Das Buch beginnt mit Rückblenden in die Zeit von Jonas' und Max' Kindheit und Jugend, und wie sie durch einen tragischen Unfall gegenseitig in des anderen Schuld stehen. Es springt in die mittlere Vergangenheit, als beide Männer Entscheidungen für ihr späteres Berufsleben treffen, und auch den einen oder anderen Schicksalsschlag hinnehmen. Zuletzt gibt es Szenen aus der Gegenwart, davon der größte Teil im Gerichtssaal spielend.

Besonders gut gefallen hat mir, dass der Autor sich jeglichen Urteils enthält. Dennoch merkt man ihm den Juristen an, durch und durch. Denn auch ein Straftäter (und ein Richter!) hat eben eine Vorgeschichte, und das versucht er hier zu beleuchten. Menschen in Extremsituationen handeln nie aus dem "Nichts"! Man entwickelt als Leser Verständnis für sämtliche Positionen. Max hat als Kind Leid und Armut erlitten, in seiner Lebensgeschichte war der Tod ständiger Begleiter. Jonas hingegen, sein Freund, scheint nur auf den ersten Blick erfolgreicher. Er war immer abhängig vom Urteil seines eigenen Vaters, dessen Anerkennung er nie wirklich erlangen konnte. Und dann kommt ausgerechnet der Fall mit Max auf ihn zu... als er gerade dabei ist, zum Oberstaatsanwalt ernannt zu werden...

Auch die dezent eingeflochtene religöse Thematik hat mir sehr gefallen! Der Titel des Buches ist aus der Offenbarung des Johannes entlehnt. Max sieht sich nämlich in einer tragischen Position, war eigentlich gläubig, glaubt aber, Gott habe ihn verlassen. Es gibt einige sehr erhellende Gespräche in dem Buch, zum Beispiel mit einem Pfarrer, einem Angehörigen, und einem alten Richter.

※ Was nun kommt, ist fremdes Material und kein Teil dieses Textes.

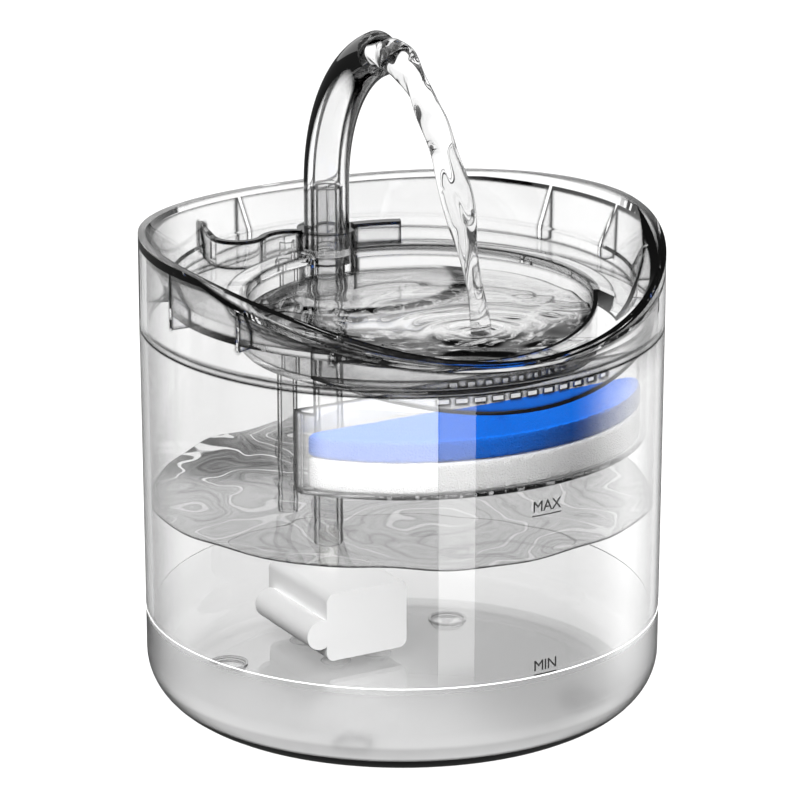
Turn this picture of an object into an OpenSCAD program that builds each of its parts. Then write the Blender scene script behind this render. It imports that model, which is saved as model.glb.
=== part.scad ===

Wie sehr die Familie einen Menschen prägt, zeigt das Buch ebenfalls. Und welche Fallstricke die Familie bereithält. Ich will hier nicht allzusehr spoilern, kann aber sagen, dass es als Leser durchaus nicht leicht ist zu beurteilen, wer hier das einfachere Schicksal hatte.

Zuletzt - das Buch basiert auf einer wahren Geschichte, die vor Gericht sogar als Präzedenzfall zitiert wird - ein Fall aus den Niederlanden. Überhaupt war ich von der Schilderung der Verhandlung fasziniert - Richter und Staatsanwälte sind ja durchaus keine Unmenschen, sondern sehen sich mit den Grundpfeilern des modernen Lebens konfrontiert, die sie ständig neu verhandeln müssen.

Ich bin wirklich rundum begeistert, habe viel dazugelernt, und würde dieses Buch rundum uneingeschränkt empfehlen. Entgegen der "schweren" Thematik ist es überaus gut lesbar, ohne flach zu sein.